= WHAT IS EXPECTED =
Count every line where "code" occurs. Give the total alone.

Scripts that build objects
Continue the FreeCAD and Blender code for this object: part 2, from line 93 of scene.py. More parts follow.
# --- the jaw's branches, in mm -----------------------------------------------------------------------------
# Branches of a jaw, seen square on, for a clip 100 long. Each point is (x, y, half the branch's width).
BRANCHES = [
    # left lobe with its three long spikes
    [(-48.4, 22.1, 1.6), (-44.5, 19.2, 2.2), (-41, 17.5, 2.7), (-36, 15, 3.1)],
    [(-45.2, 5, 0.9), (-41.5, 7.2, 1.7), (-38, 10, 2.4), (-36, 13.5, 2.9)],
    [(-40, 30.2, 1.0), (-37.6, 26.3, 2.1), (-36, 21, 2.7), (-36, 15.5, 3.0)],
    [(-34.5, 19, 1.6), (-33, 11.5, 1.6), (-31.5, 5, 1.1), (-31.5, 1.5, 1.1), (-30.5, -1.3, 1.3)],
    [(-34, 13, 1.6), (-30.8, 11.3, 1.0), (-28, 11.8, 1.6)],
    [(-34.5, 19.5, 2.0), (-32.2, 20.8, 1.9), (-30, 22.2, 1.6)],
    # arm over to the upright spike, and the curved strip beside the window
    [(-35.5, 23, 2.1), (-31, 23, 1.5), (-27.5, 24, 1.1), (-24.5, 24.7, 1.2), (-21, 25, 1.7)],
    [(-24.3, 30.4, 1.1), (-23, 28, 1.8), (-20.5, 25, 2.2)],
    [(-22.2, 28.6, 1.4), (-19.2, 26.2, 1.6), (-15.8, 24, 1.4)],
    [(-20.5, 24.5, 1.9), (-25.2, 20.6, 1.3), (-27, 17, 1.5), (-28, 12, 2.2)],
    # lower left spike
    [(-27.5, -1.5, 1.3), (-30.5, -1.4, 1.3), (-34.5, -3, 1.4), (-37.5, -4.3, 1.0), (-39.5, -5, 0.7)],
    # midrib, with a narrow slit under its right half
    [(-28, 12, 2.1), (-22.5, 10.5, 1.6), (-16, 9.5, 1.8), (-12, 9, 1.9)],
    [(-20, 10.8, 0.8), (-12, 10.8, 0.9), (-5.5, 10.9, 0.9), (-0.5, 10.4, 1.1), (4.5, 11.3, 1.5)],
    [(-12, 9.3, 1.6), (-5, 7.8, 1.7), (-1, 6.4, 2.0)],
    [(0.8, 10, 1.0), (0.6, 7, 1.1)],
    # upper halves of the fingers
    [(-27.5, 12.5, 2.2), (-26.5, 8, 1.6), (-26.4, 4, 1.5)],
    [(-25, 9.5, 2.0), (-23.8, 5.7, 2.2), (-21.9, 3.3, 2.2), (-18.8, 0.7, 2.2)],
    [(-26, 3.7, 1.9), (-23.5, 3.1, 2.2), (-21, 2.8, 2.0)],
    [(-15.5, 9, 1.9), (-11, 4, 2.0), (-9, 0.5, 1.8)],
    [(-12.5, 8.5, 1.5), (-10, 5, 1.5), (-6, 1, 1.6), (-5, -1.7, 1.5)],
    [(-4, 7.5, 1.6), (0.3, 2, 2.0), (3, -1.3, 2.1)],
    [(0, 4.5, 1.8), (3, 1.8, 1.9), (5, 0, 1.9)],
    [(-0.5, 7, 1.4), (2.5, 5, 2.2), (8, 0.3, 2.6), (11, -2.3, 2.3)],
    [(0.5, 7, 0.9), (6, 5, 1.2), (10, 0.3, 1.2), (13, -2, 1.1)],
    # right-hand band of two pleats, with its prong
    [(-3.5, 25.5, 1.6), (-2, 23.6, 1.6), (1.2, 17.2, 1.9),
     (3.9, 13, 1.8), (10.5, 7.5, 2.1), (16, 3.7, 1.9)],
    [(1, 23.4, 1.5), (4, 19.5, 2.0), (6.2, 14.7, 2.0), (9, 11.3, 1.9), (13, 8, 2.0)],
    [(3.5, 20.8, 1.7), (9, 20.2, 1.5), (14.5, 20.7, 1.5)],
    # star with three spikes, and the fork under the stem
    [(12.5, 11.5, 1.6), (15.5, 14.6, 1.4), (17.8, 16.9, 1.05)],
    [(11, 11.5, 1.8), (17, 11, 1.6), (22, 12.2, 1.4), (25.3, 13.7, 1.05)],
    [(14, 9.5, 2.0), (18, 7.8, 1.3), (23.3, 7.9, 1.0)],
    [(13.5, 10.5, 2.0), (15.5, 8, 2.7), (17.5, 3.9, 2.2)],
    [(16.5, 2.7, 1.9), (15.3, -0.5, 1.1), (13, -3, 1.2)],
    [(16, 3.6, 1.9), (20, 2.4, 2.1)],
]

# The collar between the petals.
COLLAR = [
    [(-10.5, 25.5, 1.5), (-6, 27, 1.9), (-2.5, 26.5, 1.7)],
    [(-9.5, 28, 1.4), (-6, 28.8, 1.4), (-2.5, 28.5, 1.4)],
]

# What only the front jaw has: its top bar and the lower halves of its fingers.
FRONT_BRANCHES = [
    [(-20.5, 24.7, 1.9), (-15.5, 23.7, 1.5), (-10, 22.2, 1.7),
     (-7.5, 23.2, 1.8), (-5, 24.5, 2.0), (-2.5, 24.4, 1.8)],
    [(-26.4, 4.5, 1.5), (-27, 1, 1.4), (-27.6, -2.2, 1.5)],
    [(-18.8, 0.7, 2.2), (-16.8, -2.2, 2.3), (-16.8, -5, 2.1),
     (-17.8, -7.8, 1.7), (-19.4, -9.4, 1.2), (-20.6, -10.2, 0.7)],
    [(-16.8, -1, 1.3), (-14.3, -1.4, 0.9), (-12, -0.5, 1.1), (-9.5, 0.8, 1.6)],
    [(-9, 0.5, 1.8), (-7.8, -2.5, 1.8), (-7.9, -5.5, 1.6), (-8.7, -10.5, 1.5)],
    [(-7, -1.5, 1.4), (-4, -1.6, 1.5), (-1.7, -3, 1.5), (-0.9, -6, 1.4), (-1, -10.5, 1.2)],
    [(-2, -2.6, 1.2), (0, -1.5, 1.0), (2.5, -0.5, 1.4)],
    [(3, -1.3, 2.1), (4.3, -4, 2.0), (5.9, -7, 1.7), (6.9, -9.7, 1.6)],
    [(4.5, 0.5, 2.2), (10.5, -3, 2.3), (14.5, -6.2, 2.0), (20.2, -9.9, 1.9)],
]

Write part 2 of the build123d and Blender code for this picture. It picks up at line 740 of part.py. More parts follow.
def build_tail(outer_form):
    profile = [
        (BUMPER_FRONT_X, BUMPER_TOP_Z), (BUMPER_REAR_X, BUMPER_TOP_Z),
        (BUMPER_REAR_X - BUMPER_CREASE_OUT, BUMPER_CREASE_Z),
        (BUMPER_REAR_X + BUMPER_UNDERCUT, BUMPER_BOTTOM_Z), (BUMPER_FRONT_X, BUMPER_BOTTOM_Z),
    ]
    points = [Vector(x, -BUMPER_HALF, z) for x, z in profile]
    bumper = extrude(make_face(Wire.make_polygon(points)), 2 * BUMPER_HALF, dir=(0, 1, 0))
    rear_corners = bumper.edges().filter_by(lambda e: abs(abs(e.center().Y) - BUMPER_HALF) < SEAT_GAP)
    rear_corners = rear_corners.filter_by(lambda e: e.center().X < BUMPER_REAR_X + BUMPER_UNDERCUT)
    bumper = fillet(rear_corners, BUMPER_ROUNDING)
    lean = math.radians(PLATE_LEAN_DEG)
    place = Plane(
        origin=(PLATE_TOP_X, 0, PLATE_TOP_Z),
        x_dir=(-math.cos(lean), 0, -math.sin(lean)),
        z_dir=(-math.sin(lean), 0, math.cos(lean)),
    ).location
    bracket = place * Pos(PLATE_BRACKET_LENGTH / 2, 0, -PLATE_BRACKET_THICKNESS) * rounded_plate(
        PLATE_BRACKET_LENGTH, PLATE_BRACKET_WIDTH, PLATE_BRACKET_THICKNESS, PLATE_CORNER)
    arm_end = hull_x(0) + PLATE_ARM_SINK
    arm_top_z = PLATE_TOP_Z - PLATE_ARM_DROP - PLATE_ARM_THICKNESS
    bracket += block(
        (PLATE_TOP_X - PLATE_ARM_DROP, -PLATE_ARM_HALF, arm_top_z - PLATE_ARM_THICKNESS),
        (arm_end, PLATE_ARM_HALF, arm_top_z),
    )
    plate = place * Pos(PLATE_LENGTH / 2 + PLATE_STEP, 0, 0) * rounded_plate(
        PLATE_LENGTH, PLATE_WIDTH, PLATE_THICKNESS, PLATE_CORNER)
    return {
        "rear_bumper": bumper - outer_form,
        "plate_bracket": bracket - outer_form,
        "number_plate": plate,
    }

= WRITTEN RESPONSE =
2